Wednesday, June 13, 2012

What we read is certainly part of what we write.

When I was a teenager I didn't always have a book available, and I was an insatiable reader.  So I would go to my father and ask if he had a book to spare. He was always going on business trips and read whenever he was on a plane. Frequently, he would ask me not to lose his place, and he would tell me when his next trip was so I could get it back to him, and then he could pick up where he left off.  I read science fiction, and he read action adventure, but to me a book was a book was a book. If it had words placed in sentences, I was going to read it.

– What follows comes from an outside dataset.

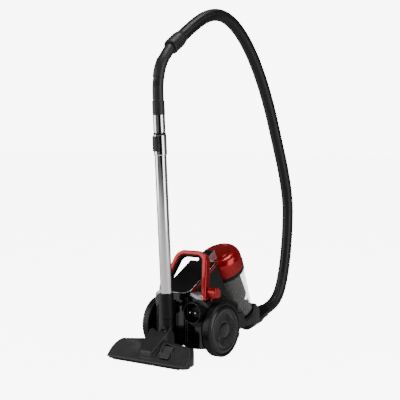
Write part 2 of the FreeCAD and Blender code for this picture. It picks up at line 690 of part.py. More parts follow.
def wand():
    tube, connector = "Dim.tube_radius", "Dim.connector_radius"
    low, high = "Dim.connector_low", "Dim.connector_high"
    socket = turned([
        (15, low), (f"{connector} - 1.5", low), (connector, f"{low} + 2"), (connector, f"{high} - 3"),
        (f"{connector} - 1.5", high), (tube, high), (tube, "Dim.tube_low"), (15, "Dim.tube_low"),
    ], "Connector")
    peg = cut(fuse(block(14, 46, 8, (-7, 17, 146)), block(4, 40, 34, (-2, 17, 126))),
              cylinder(18, 90, (0, 0, 115)))
    keep(fuse(socket, peg), "wand_connector", *WAND)
    keep(turned([
        (f"{tube} - Dim.tube_wall", "Dim.tube_low"), (tube, "Dim.tube_low"), (tube, "Dim.tube_high"),
        (f"{tube} - Dim.tube_wall", "Dim.tube_high"),
    ], "LowerTube"), "lower_tube", *WAND)
    slide = "Dim.upper_radius + 0.05"
    keep(turned([
        (tube, 600), (f"{tube} + 1", 600), (f"{tube} + 2", 602), (f"{tube} + 2", "Dim.collar_high - 3"),
        (f"{tube} + 0.5", "Dim.collar_high"), (slide, "Dim.collar_high"), (slide, 609), (tube, 609),
    ], "Collar"), "telescope_collar", *WAND)
    keep(turned([
        ("Dim.upper_radius + 0.4", "Dim.collar_high"), (f"{tube} + 1.2", "Dim.collar_high"),
        (f"{tube} + 1.2", "Dim.collar_high + 5"), ("Dim.upper_radius + 0.4", "Dim.collar_high + 5"),
    ], "Ring"), "collar_ring", *WAND)
    slider = common(cut(cylinder(24.5, 44, (0, 0, 612)), cylinder(f"{tube} + 2.4", 44, (0, 0, 612))),
                    block(21, 30, 60, (-10.5, -30, 600)))
    grips = [block(17, 3, 2, (-8.5, -25.4, z)) for z in (622, 628, 634, 640)]
    keep(fuse(slider, *grips), "lock_slider", *WAND)
    keep(turned([
        ("Dim.upper_radius - 1", 230), (f"{tube} - Dim.tube_wall - 0.05", 230),
        (f"{tube} - Dim.tube_wall - 0.05", 242), ("Dim.upper_radius", 244), ("Dim.upper_radius", 666.5),
        (f"{tube} + 0.25", "Dim.flare_low"), (f"{tube} + 0.25", "Dim.flare_high"),
        ("Dim.upper_radius - 1", "Dim.flare_high"),
    ], "UpperTube"), "upper_tube", *WAND)


# ---------------------------------------------------------------- curved pipes and the hose

def corner_points(points):
    """Points of the YZ middle plane as (y, z), as vectors in the cleaner's frame."""
    return [Vector(0, number("Dim.axle_y") + number(y), number(z)) for y, z in points]


def route(corners, show=None):
    """Straight runs joined by tangent arcs, as one wire."""
    edges = []
    start = corners[0]
    radii = []
    for before, corner, after in zip(corners, corners[1:], corners[2:]):
        back, ahead = before - corner, after - corner
        half_turn = (math.pi - back.getAngle(ahead)) / 2
        reach = 0.45 * min(back.Length, ahead.Length)
        radii.append(reach / math.tan(half_turn))
        back.normalize()
        ahead.normalize()
        first, last = corner + back * reach, corner + ahead * reach
        inward = (back + ahead).normalize()
        middle = corner + inward * (radii[-1] / math.cos(half_turn) - radii[-1])
        edges.append(Part.LineSegment(start, first).toShape())
        edges.append(Part.Arc(first, middle, last).toShape())
        start = last
    edges.append(Part.LineSegment(start, corners[-1]).toShape())
    if show:
        print(show, "bend radii", *[round(r) for r in radii], "length", round(Part.Wire(edges).Length))
    return Part.Wire(edges)


def swept(label, wire, radius):
    """A solid rod that follows a wire."""
    section = Part.Circle(wire.Edges[0].valueAt(wire.Edges[0].FirstParameter),
                          wire.Edges[0].tangentAt(wire.Edges[0].FirstParameter), number(radius))
    thing = doc.addObject("Part::Feature", label)
    thing.Shape = wire.makePipeShell([Part.Wire([section.toShape()])], True, False)
    expected = math.pi * number(radius) ** 2 * wire.Length
    assert abs(thing.Shape.Volume - expected) < 0.02 * expected, label
    return thing


def place_on(origin, angle):
    """A frame in the middle plane whose Z axis rises at an angle from the forward direction."""
    y, z = origin
    return ((0, f"Dim.axle_y + {y}", z), (1, 0, 0), f"{angle} - 90")


HANDLE = [(-153.5, 741), (-157.6, 800), (-143, 862), (-99, 910), (-74, 926.8)]
COLLAR_ANGLE = 33.9
HOSE_UPPER = [(-43.97, 946.98), (10, 983.25), (84, 1021), (156, 1030), (220, 1010), (278, 970), (331, 916),
              (385, 841), (435, 750), (482, 640), (503, 590)]
HOSE_LOWER = [(503, 590), (524, 540), (556, 432), (554, 330), (540, 228), (518, 150), (489, 103),
              (447.1, 79.59), (403.18, 70.253)]


def handle():
    wire = route(corner_points(HANDLE))
    outer = swept("HandleOuter", wire, "Dim.grip_radius")
    bore_points = [(-152.9, 732)] + HANDLE[1:-1] + [(-60, 936.3)]
    inner = swept("HandleBore", route(corner_points(bore_points)), 13.4)
    tube = "Dim.tube_radius"
    sleeve = put(turned([
        ("Dim.upper_radius - 1", "Dim.flare_high"), (f"{tube} + 0.8", "Dim.flare_high"),
        (f"{tube} + 0.8", "Dim.sleeve_high - 2"), (f"{tube} - 0.5", "Dim.sleeve_high"),
        ("Dim.upper_radius - 1", "Dim.sleeve_high"),
    ], "Sleeve"), *WAND)
    keep(fuse(sleeve, cut(outer, inner)), "handle_pipe")
    pad_side = put(padded("YZ_Plane", [
        (-185, 826), (-154, 822), (-146, 845), (-134, 866), (-150, 882), (-185, 870),
    ], 24, "PadSide"), (0, "Dim.axle_y", 0))
    shell = cut(swept("PadOuter", wire, "Dim.grip_radius + 2"), swept("PadInner", wire, "Dim.grip_radius"))
    keep(common(shell, pad_side), "handle_grip")
    slide_side = block(13, 30, 16, (-6.5, "Dim.axle_y - 186", 796))
    shell = cut(swept("SlideOuter", wire, "Dim.grip_radius + 1.8"),
                swept("SlideInner", wire, "Dim.grip_radius + 0.3"))
    keep(common(shell, slide_side), "bleed_slider")
    keep(turned([
        (17.8, 0), (20.5, 0), (23.2, 4), (23.2, 48), (20.6, 62), (19.6, 66.3),
        (14, 66.3), (14, 31.5), (16.9, 31.5), (16.9, 15),
    ], "Swivel"), "hose_swivel", *place_on((-99, 910), COLLAR_ANGLE))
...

So I read a lot of John D. MacDonald, Ian Fleming and Mickey Spillane novels, though I wouldn't hand them to my own teenage daughter. I came to know their series characters, such as James Bond and Travis McGee, pretty well.  I have been shaped by those books and characters.  And I know my writing was influenced by them though I don't write in that genre. I think the character development and dialogue style of my own writing is built on the foundations of those works, as well as the authors I read when I could select the books for myself rather then beg for reading material from my father. So interior dialogue, the aside and internal motivation vs external motivation are as much central to my writing as the genre of science fiction is. And then I read The Girl, the Gold Watch & Everything.  Time Travel became my favorite fiction, and I saw MacDonald in a whole new light.


Yzabel said...

I have no doubt that we can be influenced at times by what we read (or have read). I'm pretty sure my own writing retains traces of some authors I had to study, for instance—because I've grown so familiar with their style that it was bound to stick somehow.

L. Darby Gibbs said...

Exactly, Yzabel. That is also how we learn to write well in school--we must read to become better writers (whether it is our desire to publish or just be understood). We learn by experience and example.